For starters, how much of the sky is occupied? If you’ve ever camped under desert skies spangled with seemingly endless stars, you’ll remember how the profusion appears to leave almost no space unfilled. But in truth, a straight line slashed across the firmament is unlikely to touch a single star. (Watch how rarely one is occulted by a passing satellite.) Just one (usually faint) star inhabits each patch about the size of 30 full moons. Space, not stars, dominates the heavens.

This vacancy is counterintuitive because we focus on objects rather than their environment. The moon, for example, is perceived as much larger than it really is; few would guess that it would take some 100,000 moons packed together to fill the sky.

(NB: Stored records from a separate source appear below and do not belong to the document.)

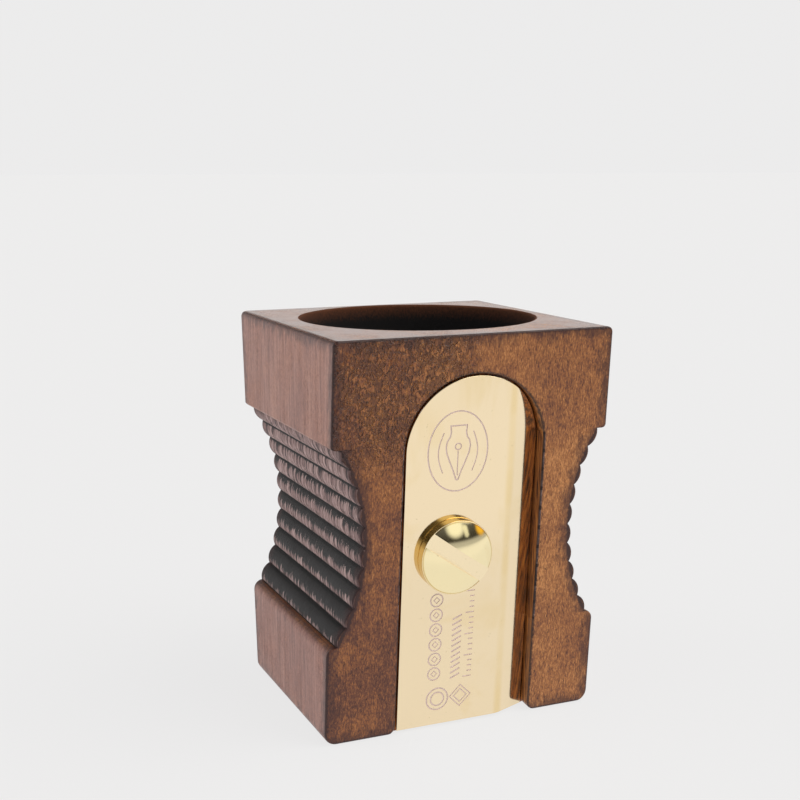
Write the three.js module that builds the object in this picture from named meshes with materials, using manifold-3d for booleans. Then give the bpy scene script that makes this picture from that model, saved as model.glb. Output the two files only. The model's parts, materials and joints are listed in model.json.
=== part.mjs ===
// A desk pen holder in the shape of a large wedge pencil sharpener: a stained wood block with a
// conical pen well, a brass blade plate let into its leaning front face, and one slotted brass
// screw with its washer. Millimetres, +Z up, the front face towards -Y.

import * as THREE from 'three';
import { mergeVertices } from 'three/addons/utils/BufferGeometryUtils.js';
import Module from 'manifold-3d';

// ---- Driving dimensions ----

const GAP = 0.3; // clearance kept between pieces that touch on the real object

const BLOCK = {
  height: 135,
  width: 98.8,
  topDepth: 98,
  bottomDepth: 74, // the block is a wedge: front and back lean outwards towards the top
  lift: 0.2, // the feet hold the wood this far above the desk
  bottomRadius: 4, // along the bottom edges of the straight sides
  topRadius: 2,
  toeRadius: 0.6, // along the bottom edges of the leaning faces
  rimRadius: 0.7, // along their top edges
};

const GRIP = {
  middle: 67.5, // height of the narrowest place
  halfWidth: 37.2, // of the block there, measured to the grooves
  radius: 65, // of the arc that the grooves lie on
  halfSpan: 33, // the arc runs this far above and below its middle
  ridges: 10,
  ridgeHeight: 1.35,
  ledgeRadius: 1.2,
};

const WELL = {
  x: 2.2,
  y: 4.7, // set back, which leaves a thick front wall for the plate and its screw
  floor: 45,
  floorRadius: 24,
  mouthRadius: 41,
  floorFillet: 3,
  rimFillet: 1.1,
};

// The blade plate and everything on it are measured in the plane of the front face:
// x to the right, y up the slope from desk level, z out of the face.
const POCKET = { x: 0.6, archY: 97.4, radius: 25, toe: 2.6 }; // toe rounds its two lower corners

const PLATE = {
  radius: 24.4,
  bottom: 1,
  inset: 0.3, // its face lies this far below the wood
  thickness: 2,
  bendX: 13.5, // right of this the blade dips into the block
  bendWidth: 4,
  dip: THREE.MathUtils.degToRad(20),
  screwHole: 4.6,
};

const SCREW = {
  x: -5.72,
  y: 61.8,
  headRadius: 12.75,
  headThickness: 2.95, // of its straight skirt, under the dome
  domeRadius: 11.9,
  domeHeight: 3.4,
  recessRadius: 9, // turned into the underside of the head for the washer
  slotWidth: 5.2,
  slotAngle: THREE.MathUtils.degToRad(-35),
  shankRadius: 3.8, // an M8 thread, drawn plain
  shankTip: -13.2,
  edge: 0.4,
};

const WASHER = { radius: 8.6, hole: 4.4, thickness: 1.1 };

const INSERT = { radius: 6, bore: 4.1, length: 11, tipRoom: 2.4 };

const FOOT = { x: 34, y: 24, radius: 6, thickness: 1.8 };

const LEAN = Math.atan((BLOCK.topDepth - BLOCK.bottomDepth) / 2 / BLOCK.height);
const PAST = 10; // how far cutting solids run past what they cut
const ROUND = 48; // sides of the round pieces

// ---- Solids ----

const wasm = await Module();
wasm.setup();

function toSolid(geometry) {
  const bare = geometry.clone();
  bare.deleteAttribute('normal');
  bare.deleteAttribute('uv');
  const merged = mergeVertices(bare);
  return new wasm.Manifold(new wasm.Mesh({
    numProp: 3,
    vertProperties: merged.attributes.position.array,
    triVerts: new Uint32Array(merged.index.array),
  }));
}

function toGeometry(solid) {
  const mesh = solid.getMesh();
  const geometry = new THREE.BufferGeometry();
  geometry.setAttribute('position', new THREE.BufferAttribute(mesh.vertProperties, 3));
  geometry.setIndex(new THREE.BufferAttribute(mesh.triVerts, 1));
  return geometry;
}

// A shape drawn across (x) and up (z), extruded along y on both sides of zero.
function extrudeAlongY(shape, length, curveSegments = 6) {
  const options = { depth: length, bevelEnabled: false, curveSegments };
  const geometry = new THREE.ExtrudeGeometry(shape, options);
  return geometry.translate(0, 0, -length / 2).rotateX(Math.PI / 2);
}

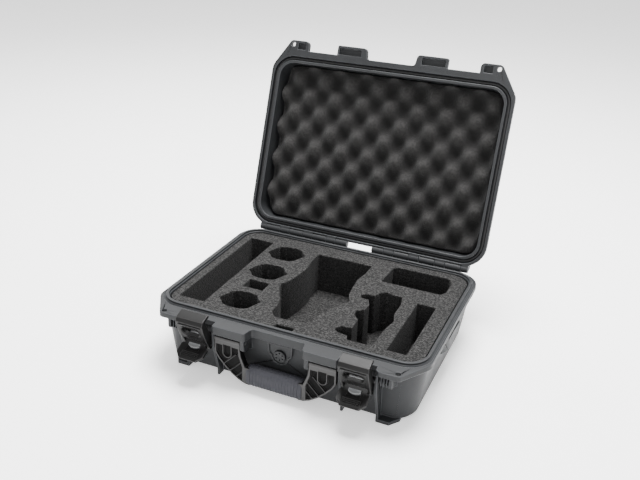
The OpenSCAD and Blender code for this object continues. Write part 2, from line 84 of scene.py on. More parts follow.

You might think that millions of stars cram a desert’s limpid sky. But incredibly, the full complement is just 3,000. You could count them all in an hour. Today’s light-polluted suburbs offer barely one-tenth the desert’s stars; five minutes suffices for tallying them. But you don’t have to count stars to compute the quality of your sky. Its color alone can tell the story.

In perfect conditions the night sky is almost black and displays a uniform shade from overhead to the horizon. Such ideal circumstances occur over remote deserts and mountains, where the stars appear only slightly less brilliant than they do from outer space.

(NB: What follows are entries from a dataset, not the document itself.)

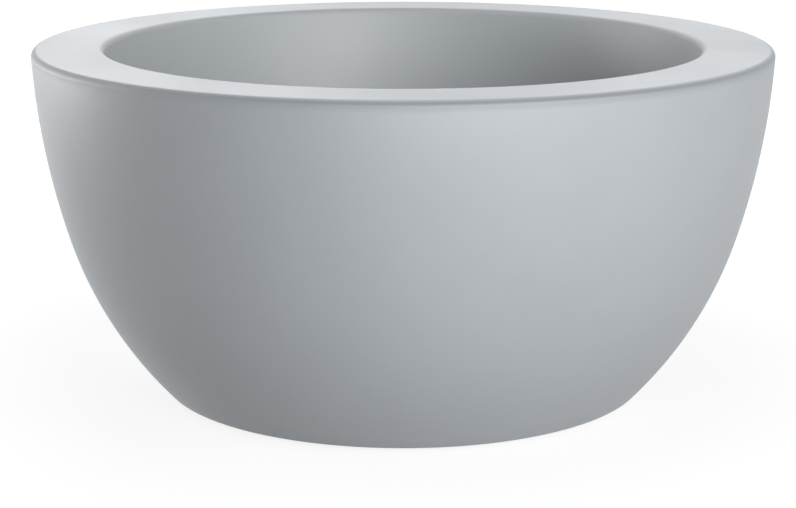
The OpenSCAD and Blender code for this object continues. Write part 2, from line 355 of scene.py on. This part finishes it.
recess = start_line("pad_former", (0, pad_high.z))
line_by(recess_r, 0)
line_by(0, base_z + recess_flare - pad_high.z)
line_by(recess_flare, -recess_flare)
line_by(0, -recess_flare)
line_by(-recess_r - recess_flare, 0)
turn_piece(recess, steps=96)
for index in (1, 2, 3, 4):
    former = copy_of(recess, f"pad_former_{index}")
    put_at(former, spot(f"foot_pad_{index}"))
    form_hollows(bowl, former)
bpy.data.objects.remove(recess, do_unlink=True)

for index in (1, 2, 3, 4):
    low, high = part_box(f"lifting_insert_{index}")
    bpy.ops.object.select_all(action="DESELECT")
    bpy.ops.mesh.primitive_cylinder_add(
        vertices=64,
        radius=(high.x - low.x) / 2,
        depth=2 * (high.z - low.z),
        location=(*spot(f"lifting_insert_{index}"), high.z),
    )
    form_hollows(bowl, bpy.context.object)
for foot_x in chair_rows:
    for foot_y in chair_columns:
        bpy.ops.object.select_all(action="DESELECT")
        bpy.ops.mesh.primitive_cylinder_add(
            vertices=32,
            radius=chair_foot_r,
            depth=2 * chair_foot_depth,
            location=(foot_x, foot_y, base_z),
        )
        form_hollows(bowl, bpy.context.object)

bpy.ops.object.select_all(action="DESELECT")
bowl.select_set(True)
bpy.context.view_layer.objects.active = bowl
bpy.ops.object.shade_smooth_by_angle(angle=crease_angle)
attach(bowl, "planter")
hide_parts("bowl")

# The inside is painted paler than the outside and the rim, a painted light that lifts the inside
# where little light reaches. So the casting's points are marked with the face that they are on.
inner_face = bowl.data.attributes.new("inner_face", "FLOAT", "POINT")
for point in bowl.data.vertices:
    radius, height = hypot(point.co.x, point.co.y), point.co.z
    centre, reach = (upper_c, upper_arc_r) if height > join.y else (lower_c, lower_arc_r)
    wall_middle = centre.x + sqrt((reach - wall / 2) ** 2 - (height - centre.y) ** 2)
    on_inside = floor_z - near_enough < height and radius < min(
        wall_middle, inner_edge_c.x - near_enough
    )
    inner_face.data[point.index].value = on_inside

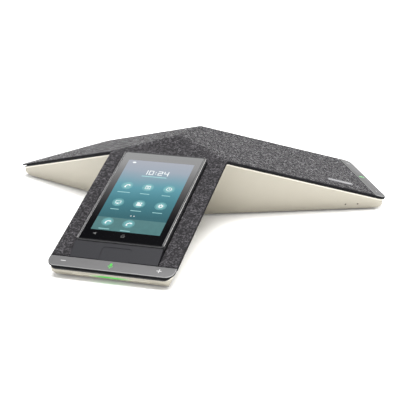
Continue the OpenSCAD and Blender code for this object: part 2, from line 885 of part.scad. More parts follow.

From pristine sites the Big Dipper’s bowl brims with a half-dozen stars. But distant memories of virginal skies must yield to the reality of our modern firmament, pink or steel gray because of streetlight reflections. Today’s suburbs display a colored zenith tapering downward to a brighter horizon. No star appears within the Dipper; the Milky Way is a no-show, a museum curiosity; and the northern lights are mythical. In large cities the moon barely lightens the sky.

Even if it can’t compete with bright city lights, this month’s full moon--on the seventeenth--still deserves attention. It’s the year’s highest full moon. This month also marks the close of the twenty-fifth- anniversary year of the Apollo lunar landing. Most people are aware that communications restricted all the Apollo missions to the side of the moon that eternally faces Earth. Less well known is that all Apollo sites were closer to the moon’s middle than to its limb. This clustering makes them all simultaneously visible for one week each month--within four days of the full moon. The naked eye can easily find the now-famous Sea of Tranquility, where Neil Armstrong and Buzz Aldrin walked during their Apollo 11 adventure. The dark, smooth lava plain is to the lower right of the moon’s center. On December 7 the moon’s phase will match its Apollo 11 appearance.

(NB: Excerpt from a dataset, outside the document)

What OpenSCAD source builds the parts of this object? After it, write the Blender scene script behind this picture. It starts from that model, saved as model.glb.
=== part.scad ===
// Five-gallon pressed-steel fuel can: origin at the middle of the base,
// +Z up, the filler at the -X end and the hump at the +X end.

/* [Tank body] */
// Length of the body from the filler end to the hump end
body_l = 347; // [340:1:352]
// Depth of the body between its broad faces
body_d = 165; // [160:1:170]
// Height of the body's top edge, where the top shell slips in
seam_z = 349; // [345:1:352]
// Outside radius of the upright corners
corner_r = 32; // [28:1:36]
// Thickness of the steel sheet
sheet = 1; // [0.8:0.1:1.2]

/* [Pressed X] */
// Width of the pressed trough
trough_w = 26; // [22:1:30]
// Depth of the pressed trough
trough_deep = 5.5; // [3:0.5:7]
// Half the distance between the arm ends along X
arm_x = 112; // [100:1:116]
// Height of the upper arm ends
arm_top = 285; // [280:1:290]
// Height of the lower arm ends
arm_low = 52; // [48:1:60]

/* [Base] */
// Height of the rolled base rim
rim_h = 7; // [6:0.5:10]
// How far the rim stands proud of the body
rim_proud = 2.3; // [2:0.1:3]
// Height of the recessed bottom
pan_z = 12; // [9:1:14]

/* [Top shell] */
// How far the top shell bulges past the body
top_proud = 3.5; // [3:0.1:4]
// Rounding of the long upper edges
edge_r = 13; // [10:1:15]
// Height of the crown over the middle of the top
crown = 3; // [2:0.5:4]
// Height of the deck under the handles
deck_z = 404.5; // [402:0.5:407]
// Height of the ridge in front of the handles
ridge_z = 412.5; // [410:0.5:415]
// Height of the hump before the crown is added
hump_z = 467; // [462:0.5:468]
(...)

So urban astronomy isn’t necessarily an oxymoron: we can maximize what we’ve got by selecting our targets with care. With the right binoculars, stellar and lunar observing is just as good in bright as in dark skies.

But if the ancient, fragile blackness beckons with its promise of deep-space glory, simply head 40 miles from town. The space between the stars still lives in the space between our cities.